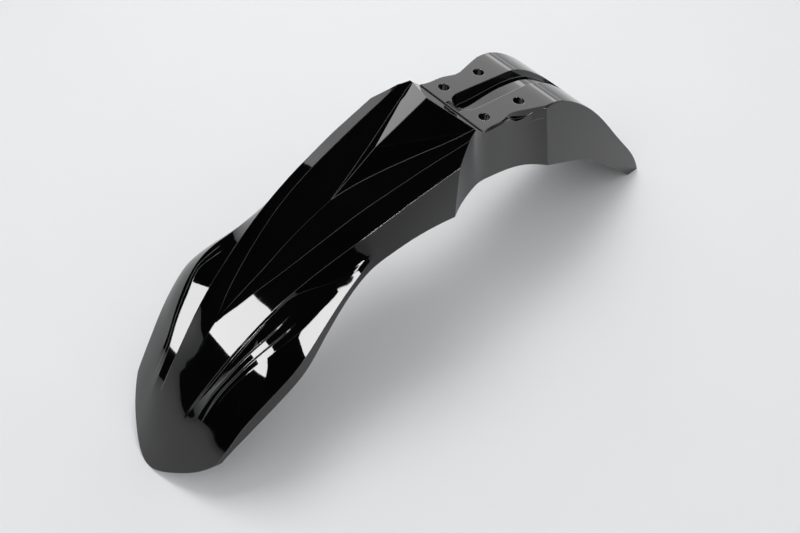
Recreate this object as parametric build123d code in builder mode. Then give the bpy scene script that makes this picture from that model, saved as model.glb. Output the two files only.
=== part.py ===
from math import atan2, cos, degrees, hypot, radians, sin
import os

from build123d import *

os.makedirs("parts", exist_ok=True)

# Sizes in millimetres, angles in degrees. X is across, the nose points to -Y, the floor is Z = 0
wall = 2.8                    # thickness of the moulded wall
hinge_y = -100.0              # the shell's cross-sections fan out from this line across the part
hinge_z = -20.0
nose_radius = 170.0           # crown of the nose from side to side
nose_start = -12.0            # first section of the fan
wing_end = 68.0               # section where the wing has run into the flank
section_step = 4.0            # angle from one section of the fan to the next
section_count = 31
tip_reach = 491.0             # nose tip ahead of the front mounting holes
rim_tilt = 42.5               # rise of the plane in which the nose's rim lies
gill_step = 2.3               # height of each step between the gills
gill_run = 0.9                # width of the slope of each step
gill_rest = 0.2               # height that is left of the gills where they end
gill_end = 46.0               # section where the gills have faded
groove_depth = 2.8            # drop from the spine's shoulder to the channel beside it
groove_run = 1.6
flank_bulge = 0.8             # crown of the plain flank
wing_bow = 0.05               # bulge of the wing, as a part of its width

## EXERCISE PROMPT
Set down the material above again, word for word.

## CORRECT RESPONSE
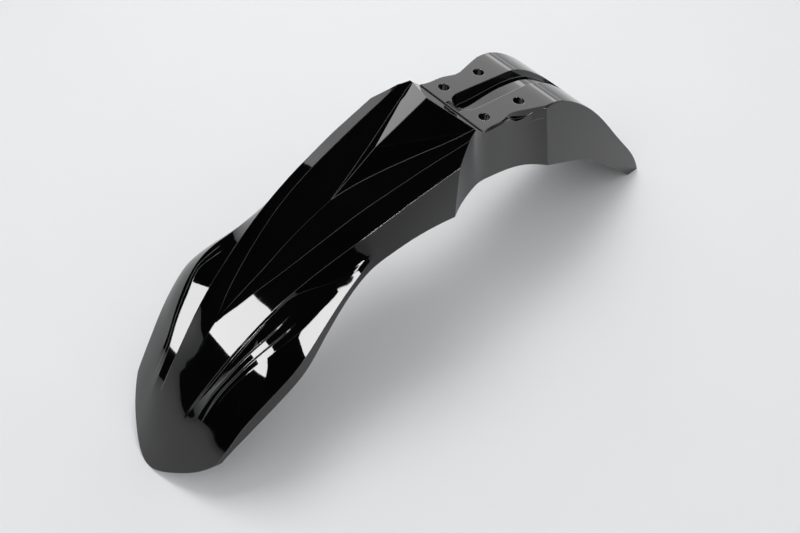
Recreate this object as parametric build123d code in builder mode. Then give the bpy scene script that makes this picture from that model, saved as model.glb. Output the two files only.
=== part.py ===
from math import atan2, cos, degrees, hypot, radians, sin
import os

from build123d import *

os.makedirs("parts", exist_ok=True)

# Sizes in millimetres, angles in degrees. X is across, the nose points to -Y, the floor is Z = 0
wall = 2.8                    # thickness of the moulded wall
hinge_y = -100.0              # the shell's cross-sections fan out from this line across the part
hinge_z = -20.0
nose_radius = 170.0           # crown of the nose from side to side
nose_start = -12.0            # first section of the fan
wing_end = 68.0               # section where the wing has run into the flank
section_step = 4.0            # angle from one section of the fan to the next
section_count = 31
tip_reach = 491.0             # nose tip ahead of the front mounting holes
rim_tilt = 42.5               # rise of the plane in which the nose's rim lies
gill_step = 2.3               # height of each step between the gills
gill_run = 0.9                # width of the slope of each step
gill_rest = 0.2               # height that is left of the gills where they end
gill_end = 46.0               # section where the gills have faded
groove_depth = 2.8            # drop from the spine's shoulder to the channel beside it
groove_run = 1.6
flank_bulge = 0.8             # crown of the plain flank
wing_bow = 0.05               # bulge of the wing, as a part of its width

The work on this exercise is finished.